A rather strange question to ask (“all fossils are dead aren’t they???”) but the answer can yield important paleoenvironmental information and one that is particularly relevant to the conundrum posed at the beginning of this section as to whether a fossil is “supposed to” be in a sample or not. Strictly speaking, the question should more correctly be “was the organism in question alive when buried or was it already dead?” In most cases the organism was probably already dead but in other instances this may not be the case.

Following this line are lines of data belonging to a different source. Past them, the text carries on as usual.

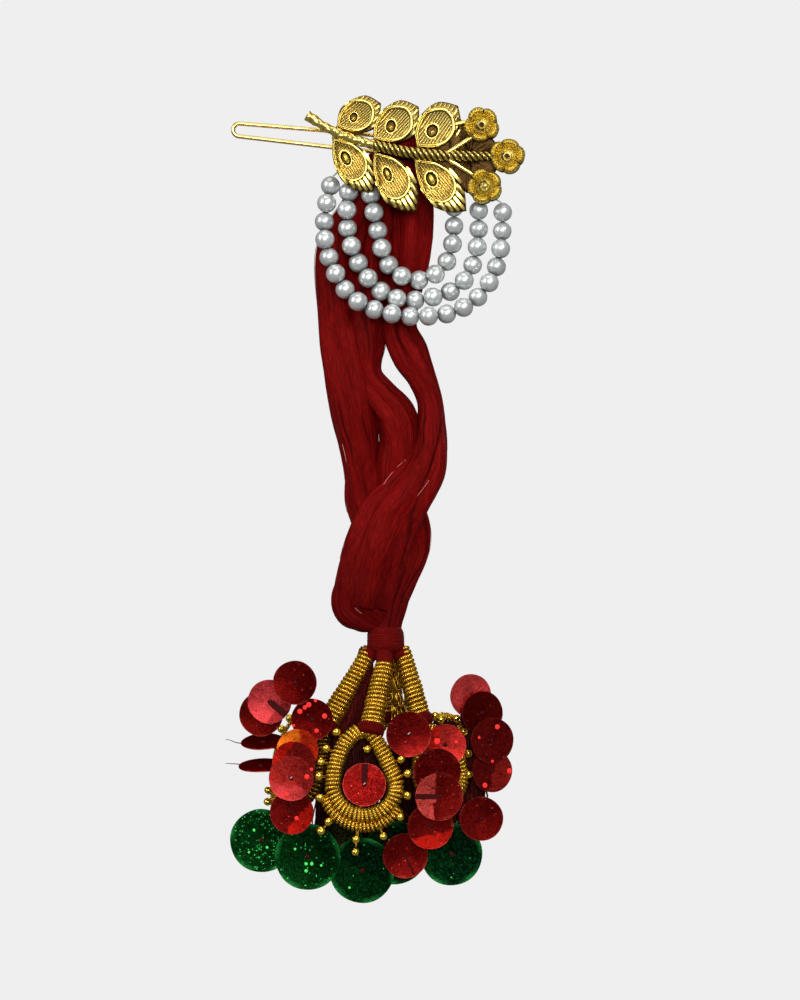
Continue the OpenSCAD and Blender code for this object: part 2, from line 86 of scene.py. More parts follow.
def resample(points, count):
    """The same line with points at even distances."""
    at = lengths(points)
    to = np.linspace(0, at[-1], count)
    return np.stack([np.interp(to, at, points[:, k]) for k in range(points.shape[1])], 1)


def tangents(path):
    return unit(np.gradient(path, axis=0))


def carried_frames(path, start=(0, 1, 0)):
    """Two directions across a line, carried along it without twist."""
    along = tangents(path)
    side = np.zeros_like(path)
    s = np.array(start, float)
    for i, t in enumerate(along):
        s = unit(s - t * (s @ t))
        side[i] = s
    return side, np.cross(along, side)


# Meshes

def grid_faces(rows, cols, wrap=True):
    """Quads of a grid of points; its columns close on themselves where wrap is set."""
    k = np.arange(cols if wrap else cols - 1)
    n = (k + 1) % cols
    r = (np.arange(rows - 1) * cols)[:, None]
    return np.stack([r + k, r + n, r + cols + n, r + cols + k], -1).reshape(-1, 4)


def closed_grid(rows, cols, flip=False):
    """Faces of rings of points, closed by fans from two more points: the first ring's and the last one's."""
    n = rows * cols
    faces = [grid_faces(rows, cols)]
    for centre, ring in [(n, np.arange(cols)[::-1]), (n + 1, n - cols + np.arange(cols))]:
        faces.append(np.stack([np.full(cols, centre), ring, np.roll(ring, -1)], 1))
    return [f[:, ::-1] for f in faces] if flip else faces


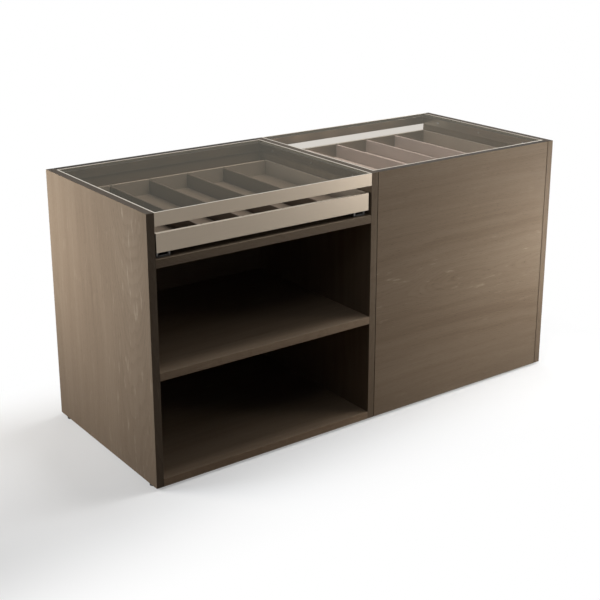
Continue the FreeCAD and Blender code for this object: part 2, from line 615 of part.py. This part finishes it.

Again a human analogy provides a good, if rather creepy, example here. Human societies that bury their dead bring the bodies to a specific location – cemeteries or mausoleums – where, if you like, the remains enter the fossil record. Those buried humans did not live at that particular locality – they have been brought there by external mechanisms. On the other hand, those well-known victims of the Pompeii volcanic eruption of Mount Vesuvius in the first century CE were buried by ash and became part of the fossil record in the places they actually lived at the time of death. Their bodies were not relocated afterwards – palaeontologists call this “post-mortem transport”. The first situation is referred to as a “death assemblage”(the people died first and were then transported to their final resting place), the latter is called a “life assemblage” (where the people were buried while in their life positions). The same principles apply to all fossils.
The fossil record contains a surprisingly high degree of post-mortem transport, from the simple sinking of dead bodies which in life inhabited surface oceanic waters but become part of the fossil record in deep water sediments, to organisms that lived and died in shallow waters, but are brought down into deep water sediments by erosion/shelf bypass mechanisms, turbidites etc.
In many occurrences where fossils of similar size or type are found in concentrations this often means the hard parts were transported to an accumulation site after death and therefore may be preserved in environmental settings alien to their normal mode of life.